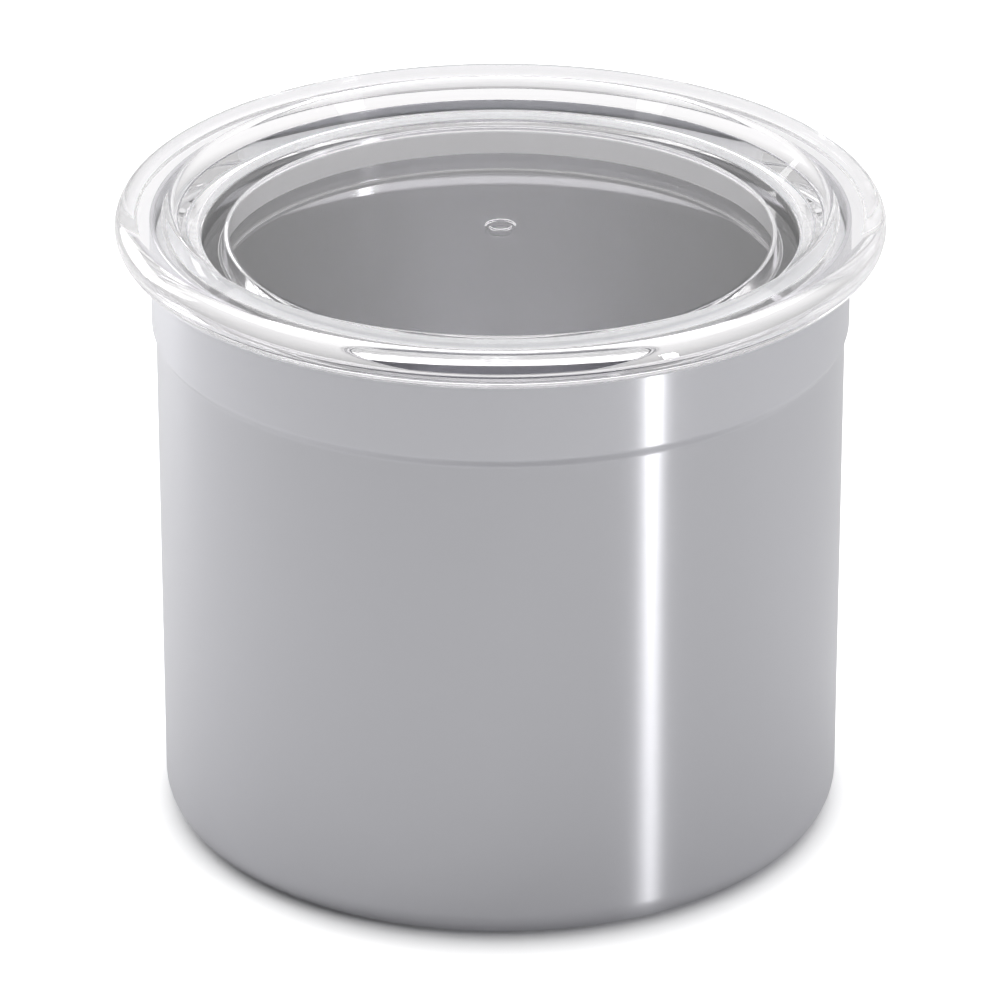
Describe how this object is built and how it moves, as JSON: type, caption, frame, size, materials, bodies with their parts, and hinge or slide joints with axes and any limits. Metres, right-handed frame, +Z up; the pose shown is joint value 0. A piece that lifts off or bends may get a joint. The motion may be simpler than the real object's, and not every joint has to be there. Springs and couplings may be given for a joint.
{
  "type": "vacuum seal canister",
  "caption": "Round straight-sided steel food canister, stepped out at the neck, with a clear plug lid whose soft lipped ring seals against the bore.",
  "frame": {"origin": "centre of the plane that the canister stands on, on its axis", "axes": "+Z up along the axis that every piece is turned about; X and Y are alike"},
  "size_m": [0.127, 0.127, 0.1075],
  "materials": {
    "brushed_steel": "drawn stainless steel, brushed round the side",
    "clear_acrylic": "clear moulded acrylic, polished",
    "silicone": "translucent food-grade silicone, satin"
  },
  "bodies": {
    "canister": {"canister_body": "brushed_steel"},
    "lid": {"lid": "clear_acrylic", "seal_gasket": "silicone"}
  },
  "joints": [
    {"name": "lid_lift", "type": "slide", "parent": "canister", "child": "lid", "axis": [0, 0, 1], "range_m": [0, 0.1]}
  ]
}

== Exercise task ==
Word for word, write out all of the data above.

== Task solution ==
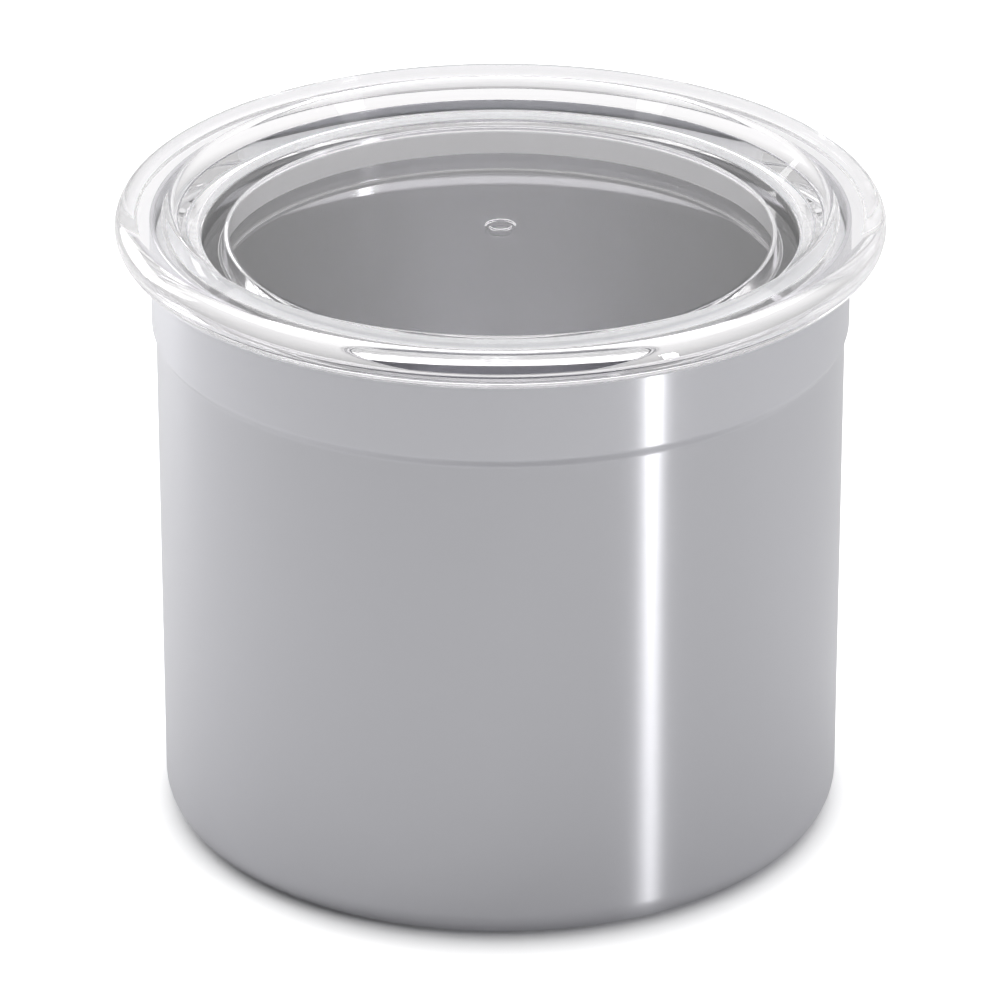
Describe how this object is built and how it moves, as JSON: type, caption, frame, size, materials, bodies with their parts, and hinge or slide joints with axes and any limits. Metres, right-handed frame, +Z up; the pose shown is joint value 0. A piece that lifts off or bends may get a joint. The motion may be simpler than the real object's, and not every joint has to be there. Springs and couplings may be given for a joint.
{
  "type": "vacuum seal canister",
  "caption": "Round straight-sided steel food canister, stepped out at the neck, with a clear plug lid whose soft lipped ring seals against the bore.",
  "frame": {"origin": "centre of the plane that the canister stands on, on its axis", "axes": "+Z up along the axis that every piece is turned about; X and Y are alike"},
  "size_m": [0.127, 0.127, 0.1075],
  "materials": {
    "brushed_steel": "drawn stainless steel, brushed round the side",
    "clear_acrylic": "clear moulded acrylic, polished",
    "silicone": "translucent food-grade silicone, satin"
  },
  "bodies": {
    "canister": {"canister_body": "brushed_steel"},
    "lid": {"lid": "clear_acrylic", "seal_gasket": "silicone"}
  },
  "joints": [
    {"name": "lid_lift", "type": "slide", "parent": "canister", "child": "lid", "axis": [0, 0, 1], "range_m": [0, 0.1]}
  ]
}